La crise Covid est une calamité dont nous n’avons pas fini de mesurer les conséquences. La crise sanitaire, économique et sociale qui en résulte a notamment agit comme un révélateur des inégalités sociales, un exhausteur des injustices sociales. C’est le cas pour les files d’attente de la honte qui sont venues secouer « les bonnes consciences » qui s’accommodaient jusqu’ici sans trop d’états d’âme de ce que les acteurs de terrain dans leur manifeste de 2013 appelaient : « La Genève escamotée ».

Depuis, la pauvreté et la précarité n’ont cessé de croitre. Les associations œuvrant sur le terrain travaillaient avec acharnement à trouver des solutions. Elles négociaient pied à pied pour mettre en place des solutions d’hébergement respectueuses des personnes et ouvrant sur des perspectives. Mais les avancées restaient modestes face à l’ampleur des besoins. Puis la crise covid a là-encore joué un triste rôle d’accélérateur. Mais, à son actif, elle n’a pas seulement largement accentué le nombre de victimes de la pauvreté, mais elle a aussi obligé les autorités à agir.
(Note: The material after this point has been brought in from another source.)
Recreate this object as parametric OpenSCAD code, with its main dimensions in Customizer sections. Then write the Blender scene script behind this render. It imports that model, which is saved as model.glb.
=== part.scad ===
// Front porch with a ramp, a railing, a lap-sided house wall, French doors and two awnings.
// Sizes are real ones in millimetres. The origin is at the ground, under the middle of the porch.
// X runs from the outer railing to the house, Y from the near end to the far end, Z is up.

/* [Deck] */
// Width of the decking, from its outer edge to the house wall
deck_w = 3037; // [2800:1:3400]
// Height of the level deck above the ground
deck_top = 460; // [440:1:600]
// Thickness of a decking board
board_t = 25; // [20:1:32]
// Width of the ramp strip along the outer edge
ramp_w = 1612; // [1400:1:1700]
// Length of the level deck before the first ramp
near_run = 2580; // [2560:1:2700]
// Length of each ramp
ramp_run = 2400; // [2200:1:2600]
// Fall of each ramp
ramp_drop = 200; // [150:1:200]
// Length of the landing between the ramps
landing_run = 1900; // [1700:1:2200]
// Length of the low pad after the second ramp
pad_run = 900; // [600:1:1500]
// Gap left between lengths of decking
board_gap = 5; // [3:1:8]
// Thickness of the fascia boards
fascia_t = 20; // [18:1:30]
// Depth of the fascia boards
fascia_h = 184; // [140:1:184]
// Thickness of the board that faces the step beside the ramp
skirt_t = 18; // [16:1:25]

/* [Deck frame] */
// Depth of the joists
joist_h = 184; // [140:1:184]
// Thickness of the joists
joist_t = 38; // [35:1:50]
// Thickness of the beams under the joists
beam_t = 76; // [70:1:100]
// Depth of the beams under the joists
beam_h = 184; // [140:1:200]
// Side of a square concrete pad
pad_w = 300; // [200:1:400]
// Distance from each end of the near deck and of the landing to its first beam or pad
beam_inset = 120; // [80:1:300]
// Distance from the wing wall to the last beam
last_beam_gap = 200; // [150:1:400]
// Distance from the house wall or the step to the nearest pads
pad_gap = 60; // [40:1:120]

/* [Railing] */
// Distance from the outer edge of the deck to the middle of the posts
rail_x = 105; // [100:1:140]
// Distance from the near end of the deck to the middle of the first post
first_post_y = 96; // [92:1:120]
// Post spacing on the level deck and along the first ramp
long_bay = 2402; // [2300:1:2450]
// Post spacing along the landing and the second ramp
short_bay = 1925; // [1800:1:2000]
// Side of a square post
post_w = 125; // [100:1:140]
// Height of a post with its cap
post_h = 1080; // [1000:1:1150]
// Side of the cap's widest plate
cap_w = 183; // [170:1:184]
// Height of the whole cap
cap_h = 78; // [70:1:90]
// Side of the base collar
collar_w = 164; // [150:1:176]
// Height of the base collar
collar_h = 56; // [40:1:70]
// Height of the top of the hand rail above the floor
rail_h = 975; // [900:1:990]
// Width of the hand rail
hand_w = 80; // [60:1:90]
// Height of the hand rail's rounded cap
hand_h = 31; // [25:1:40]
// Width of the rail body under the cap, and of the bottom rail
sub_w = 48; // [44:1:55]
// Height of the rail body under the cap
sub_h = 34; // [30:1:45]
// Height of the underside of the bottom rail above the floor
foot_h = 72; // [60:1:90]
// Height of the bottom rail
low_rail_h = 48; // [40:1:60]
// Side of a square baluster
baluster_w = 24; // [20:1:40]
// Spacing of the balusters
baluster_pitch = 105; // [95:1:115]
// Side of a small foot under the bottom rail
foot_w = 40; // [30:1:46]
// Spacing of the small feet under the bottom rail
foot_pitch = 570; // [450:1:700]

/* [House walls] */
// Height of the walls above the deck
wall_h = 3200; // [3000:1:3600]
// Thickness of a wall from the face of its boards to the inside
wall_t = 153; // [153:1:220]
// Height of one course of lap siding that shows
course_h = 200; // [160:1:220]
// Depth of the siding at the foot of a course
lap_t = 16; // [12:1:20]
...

L’impératif sanitaire est donc là venu servir la politique sociale, la plus légitime humanité.  Le couvercle a sauté, et certaines mesures ont enfin été prises. Elles sont bienvenues, mais elles devraient perdurer au-delà de la crise Covid. Ces besoins, cette détresse, lui préexistaient. Ils ne disparaitront pas du paysage social avec la fin de la crise. Leur nombre diminuera, mais leur essence demeurera. Dans ce contexte la mesure prise en novembre dernier par le Grand conseil débloquant un montant de 1,4 millions pour loger à l’hôtel 155 personnes durant la période hivernale prend tout son sens. A plus forte raison, qu’elle se doublait d’un soutien à une partie du secteur de l’hôtellerie particulièrement en souffrance en ces circonstances. Un hébergement, qui plus est, se doublait d’un accompagnement individuel destiné à aider les personnes en question à élaborer un projet leur permettant d’échapper à leurs difficultés. Or, la période hivernale arrivait à sa fin. Certaines autres structures d’hébergement allaient fermer leurs portes alors que le besoin d’hébergement restait toujours aussi nécessaire. C’est pourquoi, lors de cette dernière session le Conseil d’Etat a proposé un nouveau projet de loi pour réallouer un nouveau crédit de 1,4 millions au Collectif d’associations pour l’urgence sociale (CausE) afin de prolonger l’expérience initiée en novembre 2020, du 1er juin au 31 octobre 2021. Un répit indispensable pour ceux qui sans cela en serait réduit à retourner ou à rester dans la rue. Une continuité qui a du sens et qui ne devrait pas même poser question.

Notre groupe a voté successivement ces deux crédits. Il estime toutefois qu’il est temps d’en finir avec ces politiques publiques construites au jour le jour ou sous la pression des circonstances. Mais encore faut-il qu’elles soient cohérentes et répondent réellement aux besoins des populations concernées. Ainsi, le crédit que nous avons voté ne concernait que la couverture des frais d’hébergement. Les coûts inhérents à l’accompagnement social indispensable, les frais de nourriture et d’infrastructure étant quant à eux couverts par un financement privé. Ce qui interpelle à plus d’un titre lorsqu’il s’agit de couverture de besoins de la population et du déploiement d’une politique publique.

Une réflexion s’impose à cet égard puisque parallèlement, l’arlésienne de la répartition des tâches au sujet de l’hébergement d’urgence entre les Communes et le Canton semble pointer son nez. En effet, après des années d’immobilisme, une percée semble se profiler. Le Conseil d’Etat, après concertation avec l’association des Communes genevoises, a déposé un nouveau projet de loi, le PL 1291, relatif

à l’aide aux personnes sans abri. Il s’agira en l’occurrence de faire en sorte que les débats autour de ce texte prennent véritablement en considération l’entier des besoins qu’implique le développement de cette prestation. Nous serons au rendez-vous, d’autant plus qu’un autre projet est en suspens devant la commission des affaires communales, régionales et internationales, Le PL 12631 initié par Pierre Bayenet, membre de notre groupe, traitant de la même problématique. Il propose un financement équitable par les communes des mesures nécessaires pour assurer que chaque femme, chaque homme et chaque enfant dans le besoin bénéficie d’un hébergement dans un lieu adapté. Une affaire à suivre attentivement nous n’y manquerons pas.